Muyser-Boucher says she is less worried about the Middle East than Africa.

A member of the DHL Middle East/Africa DRT team demonstrating a “speedball” drop
“Middle East countries have shown that, first of all, they are not as disaster- prone as other areas and, secondly, they manage because of their wealth, because of their preparedness and they cope rather well themselves.
‘The Middle East in itself may be fragile for natural disasters rising from climate change, or it may be very useful in assisting others because of its strategic position.”
The region, according to her, is “politically stable, it has all the resources, it is logistically very convenient to help these African countries.”

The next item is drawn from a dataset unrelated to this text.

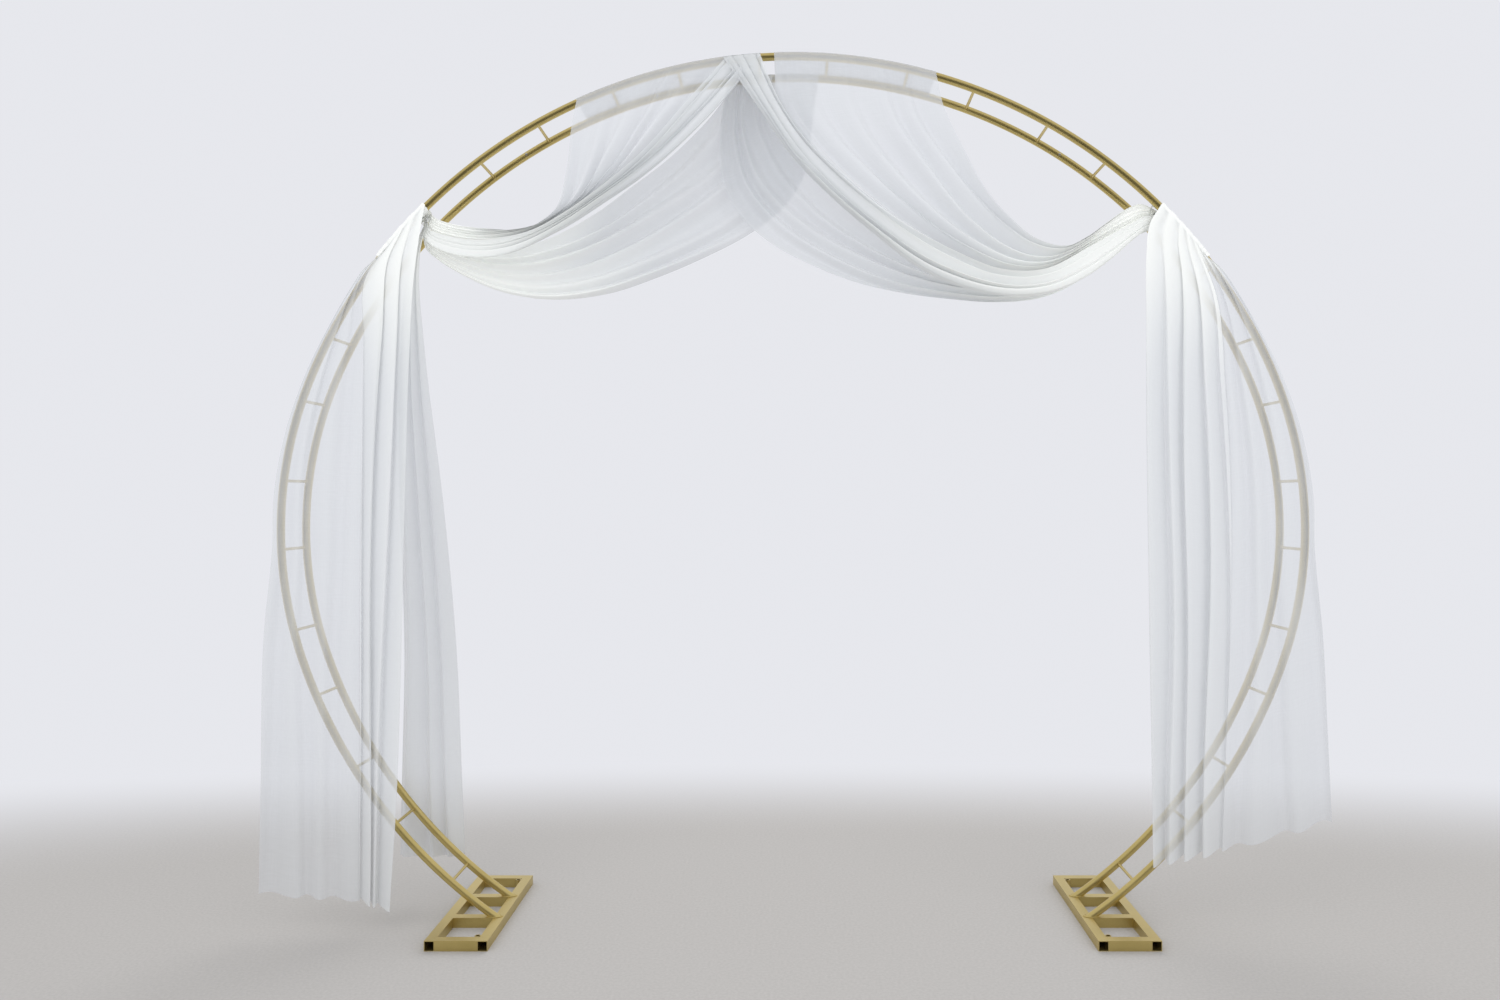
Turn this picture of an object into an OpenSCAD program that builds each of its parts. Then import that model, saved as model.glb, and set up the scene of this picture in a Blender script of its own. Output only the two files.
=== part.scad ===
// Free-standing wedding arch: two equal tube hoops, one behind the other,
// made of plug-in ladder sections and standing on two box-tube bases.
// Two swags hang from the top to a tie at each side and end in side curtains.
// X runs across the arch, Y from front to back and Z up, from the ground.

/* [Hoops] */
// Centreline radius of the ladder sections over the top
top_r = 1165; // [1120:5:1210]
// Centreline radius of the ladder sections at the sides
side_r = 895; // [860:5:930]
// Centreline radius of the lowest ladder sections and the legs
lower_r = 1165; // [1100:5:1230]
// Distance between the centrelines of the front and back hoops
hoop_gap = 126; // [110:1:140]
// Outer diameter of the hoop tube
tube_d = 17; // [15:0.5:20]
// Wall of the hoop tube
tube_wall = 1.2; // [1:0.1:1.6]

/* [Ladder sections] */
// Length of a ladder section from joint to joint, along its centreline
ladder_len = 337; // [325:1:345]
// Length of the legs that are welded to the bases, along their centreline
leg_len = 380; // [350:5:410]
// Diameter of the rungs
rung_d = 6.5; // [5:0.5:8]
// Distance along the tube from a joint to the nearest rung
rung_inset = 77; // [65:1:90]
// Distance along the leg from its first rung to its second
leg_rung_pitch = 180; // [160:5:200]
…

Dowling, on the other hand, says he sees earthquakes as the Middle East’s biggest threat. “The experience we’ve got is earthquakes,” he says, citing recent quakes in Turkey, Iran and Pakistan, as well as the quake that triggered the tsunami in southeast Asia. “So we believe that’s going to be the main source of disasters in the area.”
Knowing certain spots are more prone to earthquakes than other areas, he explains, the DRT would “establish a relationship with the authorities, for example, or try and get an MOU (memorandum of understanding) signed.”
“Maybe the UAE isn’t a primary site of danger, but around certainly is, Pakistan and Asia. We’ll try and target those areas, try to get agreements with their governments to operate in a disaster.”
In his fifteen years in the Gulf, Dowling says he has seen very few disasters in the immediate region, except for cyclone Ganoo in Oman, “But we’re pretty flexible in terms of what we can do, but obviously certain countries present more of a challenge than others, visa restrictions and so on. Obviously we wouldn’t have expected anything to happen in Oman, but something happened and we were able to assist as requested.”
And Dowling says he’s ready to assist. When asked if he’ll join his team at the next disaster, “I’d love to show up,” he says confidently. “If I get the opportunity to go down and help, I’ll certainly take it.”